Furthermore, models that are not purely diffusive for the turbulent fluxes could be of interest since the literature indicates that particle and heat transport in the plasma edge is in fact driven by radially propagating structures such as avalanches and blob filaments. They would rather induce intermittent convective/ballistic transport with a strong non-local character (Politzer et al. Reference Politzer, Austin, Gilmore, McKee, Rhodes, Yu, Doyle, Evans and Moyere2002; Garcia et al. Reference Garcia, Naulin, Nielsen and Rasmussen2006; Naulin Reference Naulin2007; Krasheninnikov, D'Ippolito & Myra Reference Krasheninnikov, D'Ippolito and Myra2008; Ghendrih et al. Reference Ghendrih, Ciraolo, Larmande, Sarazin, Tamain, Beyer, Chiavassa, Darmet, Garbet and Grandgirard2009; D'Ippolito, Myra & Zweben Reference D'Ippolito, Myra and Zweben2011). It might, however, be expected that a well-chosen diffusion model can give a reasonable approximation of the long time scale average particle flux caused by all the instantaneous filaments with high and low density structures moving respectively outward and inward in a seemingly random way. Note also that the models for the transport coefficients do not need to use local quantities only. The transport of $k_{E}$ introduces a non-local effect in the mean-field model for example. This transport allows turbulent kinetic energy created in one location to increase turbulent transport in another.

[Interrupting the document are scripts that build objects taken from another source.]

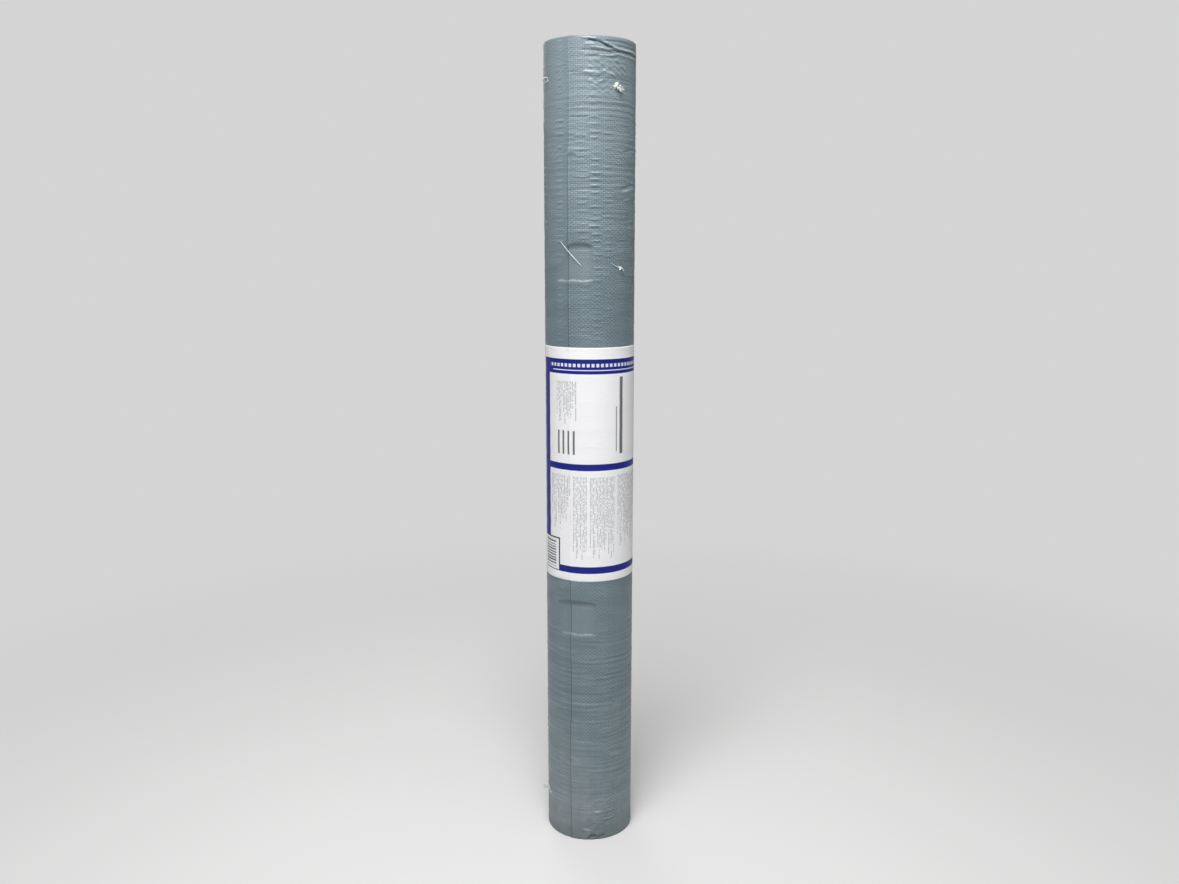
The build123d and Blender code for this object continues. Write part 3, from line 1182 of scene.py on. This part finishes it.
def sheet_material():
    """Blue-grey film over woven tapes, with a painted highlight on its ridges, and dirty towards the floor.

    The film is painted lighter towards the top, as light from above makes it, lighter and pinker at
    the lower left, and darker at the foot, partly damp and partly painted shade near the floor.
    Painted highlights and shade on the folds and strap dents, painted shade beside and under the free
    end, and a painted highlight along its cut edge lie over it.
    """
    finish, roll = bpy.context.scene.finish, bpy.context.scene.roll
    material, tree, shader = new_material("Coated weave")
    crest, coarse, glint, gap, hem = (
        attribute(tree, name) for name in ("crest", "coarse", "glint", "gap", "hem"))
    where = object_place(tree)
    aside, _, level = split(where)
    weave = grouped(tree, "Woven tapes", weave_group, {
        "Place": flat_place(tree), "Upright": roll.tape_width, "Level": roll.tape_height})
    dirt = grouped(tree, "Yard dirt", dirt_group, {"Amount": 0.25, "Foot": 0.30})
    grain = noise(where, 420.0, 3.0)
    # Painted light from above: the film is lighter towards the top.
    painted_top_light = ramp(level, 0.86, 1.14)
    # The film's lightness: tape tone and weave, a painted highlight on the ridges' crests, cloud, grain and
    # the painted light towards the top.
    light = weave["Shade"] * 0.13 + weave["On top"] * coarse * 0.36 + crest * 0.55
    light = light + dirt["Cloud"] * 0.55 + grain * 0.3 + painted_top_light * 0.15
    base = np.array(finish.sheet_colour)
    film = mix(base * 0.80, base * 1.28, (light - 0.28).clamped())
    film = layered(film, (
        # Painted light from above: a paler blue towards the top.
        ((0.335, 0.405, 0.43), painted_top_light * 0.30),
        (base * 0.62, weave["Gap"] * 0.22),
        (finish.dirt_colour, dirt["Mask"] * 0.7),
        # Lighter and pinker at the lower left.
        ((0.42, 0.40, 0.44), ramp(level, 0.22, 0.03) * ramp(aside, 0.03, -0.025) * 0.16),
        # Darker at the foot: partly damp, and partly painted shade near the floor.
        ((0.10, 0.125, 0.12), ramp(level, 0.05, 0.0) * 0.6),
        # Painted highlights along the sharpest folds and the dents' creases, and painted shade in the
        # deepest folds and above the dents.
        ((0.58, 0.64, 0.65), (glint * 0.6).clamped()),
        (base * 0.25, (glint * -0.8).clamped()),
        # Painted shade beside the free end, and a painted shadow line under its edge that fades towards the
        # top.
        (base * 0.6, ramp(gap, -14 * MM, 0.0) * 0.25),
        (base * 0.12, ramp(gap, -1.9 * MM, -0.3 * MM) * (ramp(level, 1.17, 1.045) * 0.85)),
        # A painted highlight along the free end's cut edge towards the top, where it catches the light.
        ((0.6, 0.64, 0.65), (hem < 1.1 * MM) * ramp(level, 0.96, 1.02) * 0.15),
    ))
    feed(shader, {
        "Base Color": film,
        "Roughness": dirt["Mask"] * 0.28 + grain * 0.16 - crest * 0.16 + 0.36,
        "Normal": bump(grain * 0.25 + weave["Height"], coarse, 0.26 * MM),
        "IOR": 1.49,
    })
    return material


def torn_tape_material():
    """White film of torn tapes, a little grey and dirty."""
    material, tree, shader = new_material("Torn white tape")
    streak = noise(object_place(tree), 700.0, 3.0)
    dirt = grouped(tree, "Yard dirt", dirt_group, {"Amount": 0.5, "Foot": 0.1})
    white = mix((0.81, 0.84, 0.82), (0.54, 0.59, 0.56), streak)
    feed(shader, {
        "Base Color": layered(white, [(bpy.context.scene.finish.dirt_colour, dirt["Mask"] * 0.4)]),
        "Roughness": streak * 0.3 + 0.25,
        "Normal": bump(streak, 0.5, 0.1 * MM),
    })
    return material


def thread_material():
    """Beige-grey frayed thread."""
    material, tree, shader = new_material("Frayed thread")
    streak = noise(object_place(tree), 900.0, 2.0)
    feed(shader, {
        "Base Color": mix((0.60, 0.53, 0.47), (0.42, 0.38, 0.34), streak),
        "Roughness": 0.6,
    })
    return material


def turn_edge_material():
    """Cut edges of the turns: fine lines that wind inwards, some darker where a gap opens.

    Each line's shade is random, and runs evenly to the next line's over the turn. The bore's wall
    is the plain face of the first turn. The flat map holds the share of the turn and the radius.
    """
    material, tree, shader = new_material("Cut turn edges")
    gone, radius, _ = split(flat_place(tree))
    number = radius / EDGE_LINE_PITCH - gone
    line = calc("FLOOR", number)
    here, following = chance(line), chance(line + 1.0)
    shade = (following - here) * gone + here
    gap = ((calc("ABSOLUTE", calc("FRACT", number) - 0.5) - 0.36) * 7.0).clamped()
    cloud = noise(object_place(tree), 60.0, 5.0)
    wall = attribute(tree, "wall")
    base = np.array(bpy.context.scene.finish.sheet_colour)
    edges = mix(base * 0.6, base * 1.25, (shade * 0.7 + (cloud - 0.35)).clamped())
    edges = layered(edges, [(base * 0.18, gap * 0.7)])
    feed(shader, {
        "Base Color": mix(edges, mix(base * 0.7, base * 1.05, cloud), wall),
        "Roughness": cloud * 0.3 + 0.42,
        "Normal": bump((shade * 0.6 - gap) * (1.0 - wall), 0.8, 0.12 * MM),
    })
    return material


def label_material():
    """White paper with a blue frame, thin navy lines, plain bars and broken grey rulings."""
    finish, label = bpy.context.scene.finish, bpy.context.scene.label
    material, tree, shader = new_material("Printed label")
    across, up, _ = split(flat_place(tree))
    margin, band = label.margin, label.band
    width, tall = LABEL_WIDTH, LABEL_HEIGHT

    def bar(left, right, bottom, top):
        """1 inside a rectangle, given in metres from the label's lower left corner."""
        return grouped(tree, "Printed bar", bar_group, {
            "Across": across, "Up": up,
            "Left": left, "Right": right, "Bottom": bottom, "Top": top})["Ink"]

    def ruled(left, right, bottom, top, spacing, shortest):
        """Broken upright rulings that hang from a block's top, each of its own random length."""
        place_on = (across - left) / spacing
        number = calc("FLOOR", place_on)
        longest = top - bottom
        reach = chance(number) * (longest * (1 - shortest)) + longest * shortest
        drawn = (calc("FRACT", place_on) < 0.42) * (top - up < reach)
        kept = chance(number, calc("FLOOR", up / (1.5 * MM))) > 0.26
        return drawn * kept * bar(left, right, bottom, top)

    inner_left, inner_right = margin + band - 3 * MM, width - margin - band + 3 * MM
    header = tall - margin - band
    divider, divider_top = 172 * MM, 182 * MM
    foot, foot_top = 12.5 * MM, 23 * MM
    box_right, box_top = 59.5 * MM, 65 * MM
    line = 1.4 * MM
    blue = either(
        bar(margin, width - margin, header, tall - margin),
        bar(margin, inner_left, box_top, header),
        bar(inner_right, width - margin, foot, header),
        bar(inner_left, inner_right, divider, divider_top),
        bar(box_right, inner_right, foot, foot_top),
    )
    navy = either(
        bar(margin, width - margin, tall - margin - line, tall - margin),
        bar(inner_left, inner_right, divider_top - line, divider_top),
        bar(box_right, inner_right, foot_top - line, foot_top),
        bar(margin, box_right, box_top - 1.6 * line, box_top),
        bar(box_right - 1.8 * line, box_right, foot, box_top),
        bar(margin, box_right, foot, foot + line),
    )
    grey = either(*(
        ruled(*(side * MM for side in sides), spacing * MM, shortest)
        for *sides, spacing, shortest in LABEL_RULINGS))
    row = up / (4.3 * MM)
    box_stripes = calc("FRACT", row) < chance(calc("FLOOR", row)) * 0.45 + 0.25
    dark = either(
        *(bar(*(side * MM for side in sides)) for sides in LABEL_BARS),
        bar(margin + 5 * MM, box_right - 8.5 * MM, foot + 5 * MM, box_top - 6 * MM) * box_stripes,
    )
    left_out = either(
        bar(inner_left + 3 * MM, inner_right - 4 * MM, header + 10.5 * MM, header + 15.5 * MM)
        * (calc("FRACT", across / (7.0 * MM)) < 0.62),
        bar(inner_left + 10 * MM, inner_right - 20 * MM, header + 5.0 * MM, header + 6.4 * MM),
    )
    grain = noise(object_place(tree), 900.0, 3.0)
    stain = grouped(tree, "Yard dirt", dirt_group, {"Amount": 0.25, "Foot": 0.1})["Mask"]
    paper = np.array(finish.paper_colour)
    printed = layered(mix(paper, paper * 0.8, grain * 0.10), (
        ((0.16, 0.17, 0.18), grey * 0.7),
        ((0.03, 0.033, 0.04), dark * 0.85),
        (finish.blue_ink, blue),
        (finish.navy_ink, navy),
        (paper, left_out * 0.85),
        (finish.dirt_colour, stain * 0.12),
    ))
    feed(shader, {
        "Base Color": printed,
        "Roughness": grain * 0.1 - either(blue, navy) * 0.12 + 0.52,
        "Normal": bump(grain, 0.25, 0.03 * MM),
        "Specular IOR Level": 0.25,
    })
    return material


# The stage

PICTURE_WIDTH, PICTURE_HEIGHT = 1179, 884
SENSOR_WIDTH = 36.0
AIM = Vector((0, 0, 0.6))       # the middle of the roll, which the lamps face


class UNDERLAYMENT_OT_stage(bpy.types.Operator):
    """Set the floor, the lamps and the camera"""

    bl_idname = "underlayment.stage"
    bl_label = "Stage"

    def execute(self, context):
        make_floor()
        make_sky()
        stage = context.scene.stage
        add_lamp("key_lamp", (-0.14, -0.85, 2.75), 0.9, stage.key_power)
        add_lamp("front_lamp", (-0.35, -2.9, 1.6), 1.1, stage.front_power)
        add_lamp("side_lamp", (1.7, -1.1, 2.7), 1.2, stage.side_power)
        add_lamp("back_lamp", (-0.7, 2.5, 2.2), 1.4, stage.back_power)
        add_camera(stage)
        context.scene.view_settings.view_transform = "Standard"
        return {"FINISHED"}


def seen_by(tree, *rays):
    """1 for light paths of the given kinds, 0 for the rest."""
    path = node(tree, "ShaderNodeLightPath")
    return either(*(Signal(path.outputs[ray]) for ray in rays))


def mixed_shader(share, first, second):
    """The first shader with a share of the second."""
    sockets = {0: share, 1: Signal(first.outputs[0]), 2: Signal(second.outputs[0])}
    return Signal(node(share.tree, "ShaderNodeMixShader", sockets).outputs[0])


def make_floor():
    """A pale round floor whose far part fades into the backdrop for the camera."""
    angle = np.linspace(0, FULL_TURN, 64, endpoint=False)[None, :]
    rings = np.array([14.0, 2.0, 0.5, 0.0])[:, None]
    points = place(angle, rings, np.zeros_like(rings))
    floor = grid_piece("floor", points, np.zeros((len(rings), angle.size + 1, 2)), closed=True)
    material, tree, shader = new_material("Pale floor")
    feed(shader, {"Base Color": (0.74, 0.74, 0.735, 1), "Roughness": 0.85})
    away = node(tree, "ShaderNodeVectorMath", {0: object_place(tree)}, operation="LENGTH")
    far = ramp(Signal(away.outputs["Value"]), 0.35, 1.9, interpolation_type="SMOOTHSTEP")
    glow = node(tree, "ShaderNodeEmission", {"Color": colour(bpy.context.scene.stage.backdrop)})
    shown = far * seen_by(tree, "Is Camera Ray", "Is Glossy Ray")
    out = next(made for made in tree.nodes if made.type == "OUTPUT_MATERIAL")
    feed(out, {"Surface": mixed_shader(shown, shader, glow)})
    floor.data.materials.append(material)


def make_sky():
    """Even pale light from all round, and the backdrop's colour for what the camera sees."""
    stage = bpy.context.scene.stage
    world = bpy.data.worlds.new("Studio")
    bpy.context.scene.world = world
    world.use_nodes = True
    tree = world.node_tree
    tree.nodes.clear()
    even = node(tree, "ShaderNodeBackground", {"Color": (1, 1, 1, 1), "Strength": stage.sky_strength})
    shown = node(tree, "ShaderNodeBackground", {"Color": colour(stage.backdrop), "Strength": 1.0})
    looked_at = seen_by(tree, "Is Camera Ray", "Is Transmission Ray")
    node(tree, "ShaderNodeOutputWorld", {"Surface": mixed_shader(looked_at, even, shown)})


def add_lamp(name, spot, size, power):
    """A square soft lamp at a spot, turned to the aim."""
    data = bpy.data.lights.new(name, "AREA")
    data.shape = "SQUARE"
    data.size = size
    data.energy = power
    lamp = bpy.data.objects.new(name, data)
    bpy.context.scene.collection.objects.link(lamp)
    lamp.location = spot
    lamp.rotation_euler = (AIM - Vector(spot)).to_track_quat("-Z", "Y").to_euler()


def add_camera(settings):
    """The photograph's eye point, turned to the roll, with a lens that the roll fills."""
    data = bpy.data.cameras.new("camera")
    data.sensor_width = SENSOR_WIDTH
    camera = bpy.data.objects.new("camera", data)
    bpy.context.scene.collection.objects.link(camera)
    top = math.atan2(ROLL_LENGTH - settings.eye_height, settings.eye_distance)
    bottom = math.atan2(-settings.eye_height, settings.eye_distance - WOUND_RADIUS)
    pitch, half = (top + bottom) / 2, (top - bottom) / 2
    half_sensor = SENSOR_WIDTH / 2 * PICTURE_HEIGHT / PICTURE_WIDTH
    data.lens = half_sensor * settings.fill / math.tan(half)
    camera.location = (0, -settings.eye_distance, settings.eye_height)
    camera.rotation_euler = (math.pi / 2 + pitch, 0, 0)
    bpy.context.scene.camera = camera


class UNDERLAYMENT_PT_panel(bpy.types.Panel):
    """The roll's parts and their sizes"""

    bl_label = "Underlayment roll"
    bl_idname = "UNDERLAYMENT_PT_panel"
    bl_space_type = "VIEW_3D"
    bl_region_type = "UI"
    bl_category = "Underlayment"

    def draw(self, context):
        for operator in OPERATORS:
            self.layout.operator(operator.bl_idname)
        for key in SETTINGS:
            group = getattr(context.scene, key)
            box = self.layout.box()
            for name in group.__annotations__:
                box.prop(group, name)


SETTINGS = {"roll": RollSettings, "label": LabelSettings, "finish": FinishSettings, "stage": StageSettings}
OPERATORS = (
    UNDERLAYMENT_OT_last_turn,
    UNDERLAYMENT_OT_wound_turns,
    UNDERLAYMENT_OT_label,
    UNDERLAYMENT_OT_torn_tapes,
    UNDERLAYMENT_OT_stage,
)


def register():
    """Registers the settings, the operators and the panel."""
    for cls in (*SETTINGS.values(), *OPERATORS, UNDERLAYMENT_PT_panel):
        bpy.utils.register_class(cls)
    for key, cls in SETTINGS.items():
        setattr(bpy.types.Scene, key, PointerProperty(type=cls))


def unregister():
    """Takes everything out again, last first."""
    for key in SETTINGS:
        delattr(bpy.types.Scene, key)
    for cls in reversed((*SETTINGS.values(), *OPERATORS, UNDERLAYMENT_PT_panel)):
        bpy.utils.unregister_class(cls)


def main():
    """Builds every piece and the stage."""
    register()
    for operator in OPERATORS:
        category, name = operator.bl_idname.split(".")
        getattr(getattr(bpy.ops, category), name)()


if __name__ == "__main__":
    main()
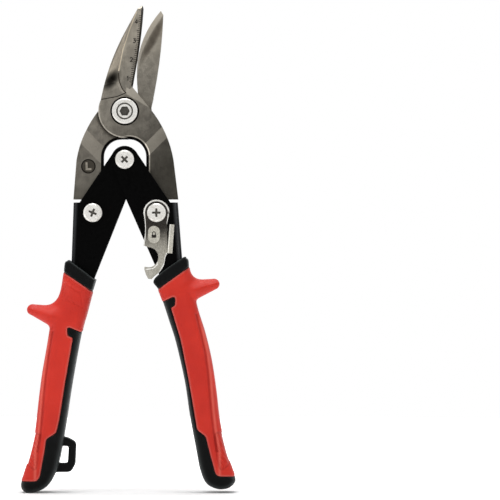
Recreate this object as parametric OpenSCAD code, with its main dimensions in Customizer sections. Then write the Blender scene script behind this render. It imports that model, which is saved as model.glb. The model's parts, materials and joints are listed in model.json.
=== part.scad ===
// Left-cut compound-action aviation snips, 254 mm (10 in) long.
// X runs across the tool, Y through its thickness (front face at -Y), Z up towards the blade tips.
// The four pivots form a kite: main pivot, centre pivot, left pin and right pin.

/* [Linkage] */
// Half the distance between the left and the right pin
pin_half_gap = 16.6; // [16.4:0.1:16.8]
// Depth of both handle pins below the main pivot
pin_drop = 52.95; // [52.5:0.05:53.5]
// Depth of the centre pivot below the main pivot
centre_drop = 25.2; // [25:0.1:25.4]

/* [Jaws] */
// Thickness of each jaw at the main pivot
jaw_t = 5.6; // [5.2:0.1:6]
// Thickness of the blades at their ridge
blade_t = 4.2; // [3.6:0.1:4.6]
// Thickness of the tails inside the arms
tail_t = 5.6; // [5.2:0.1:5.6]
// Radius of the round boss of each jaw
boss_r = 13.8; // [13.4:0.1:14]

/* [Arms] */
// Thickness of the pressed steel sheet
sheet_t = 1.8; // [1.6:0.1:1.8]
// Running gap between neighbouring layers
layer_gap = 0.15; // [0.12:0.01:0.18]
// Radius of the arms' noses at the centre pivot
nose_r = 7.1; // [6.8:0.1:7.2]

/* [Fasteners] */
// Diameter of the main bolt's shank
bolt_d = 8; // [7.5:0.1:8.5]
// Diameter of the shanks of the three smaller screws
screw_d = 6; // [5.6:0.1:6.2]
// Radius of the smaller screw heads
screw_head_r = 4.9; // [4.8:0.05:5]
// Height of the smaller screw heads
screw_head_h = 2.55; // [2.3:0.05:2.6]
// Running clearance between a shank and its bore, on the diameter
run_play = 0.1; // [0.06:0.01:0.12]
// Clearance on the diameter of the left pin, where the linkage is left open
open_play = 0.19; // [0.17:0.01:0.2]

/* [Grips] */
// Half the thickness of the grips
grip_half = 10.5; // [10:0.1:11]
// Radius that rounds the edges of the grips
grip_edge = 4; // [3.6:0.1:4.2]

/* [Latch] */
// Thickness of the latch plate
latch_t = 1.8; // [1.6:0.1:1.8]
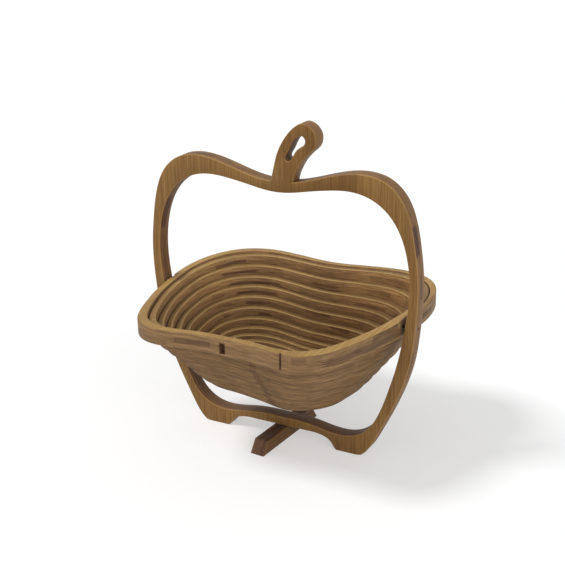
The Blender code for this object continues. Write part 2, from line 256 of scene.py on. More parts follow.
def knot_slopes(points, steps, closed):
    """Slopes at the points of a cubic spline with no break in its curvature."""
    count = len(points)
    matrix = np.zeros((count, count))
    right = np.zeros((count, 2))
    for i in range(count):
        before = i - 1 if i > 0 or closed else None
        after = (i + 1) % count if i + 1 < count or closed else None
        if before is not None:
            step = steps[before % len(steps)]
            matrix[i, before] += 1 / step
            matrix[i, i] += 2 / step
            right[i] += 3 * (points[i] - points[before]) / step**2
        if after is not None:
            step = steps[i]
            matrix[i, after] += 1 / step
            matrix[i, i] += 2 / step
            right[i] += 3 * (points[after] - points[i]) / step**2
    return np.linalg.solve(matrix, right)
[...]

Hence, it is expected that a basic scaling between the transport coefficients and well-chosen quantifiers of the turbulence can be used to get an idea of the characteristics of the transport. It has indeed been proven in earlier work (Coosemans et al. Reference Coosemans, Dekeyser and Baelmans2020, Reference Coosemans, Dekeyser and Baelmans2021b, Reference Coosemans, Dekeyser and Baelmans2022) that such models can provide very accurate predictions for particular regimes such as electrostatic interchange-dominated $E\times B$ turbulence in a sheath-connected SOL.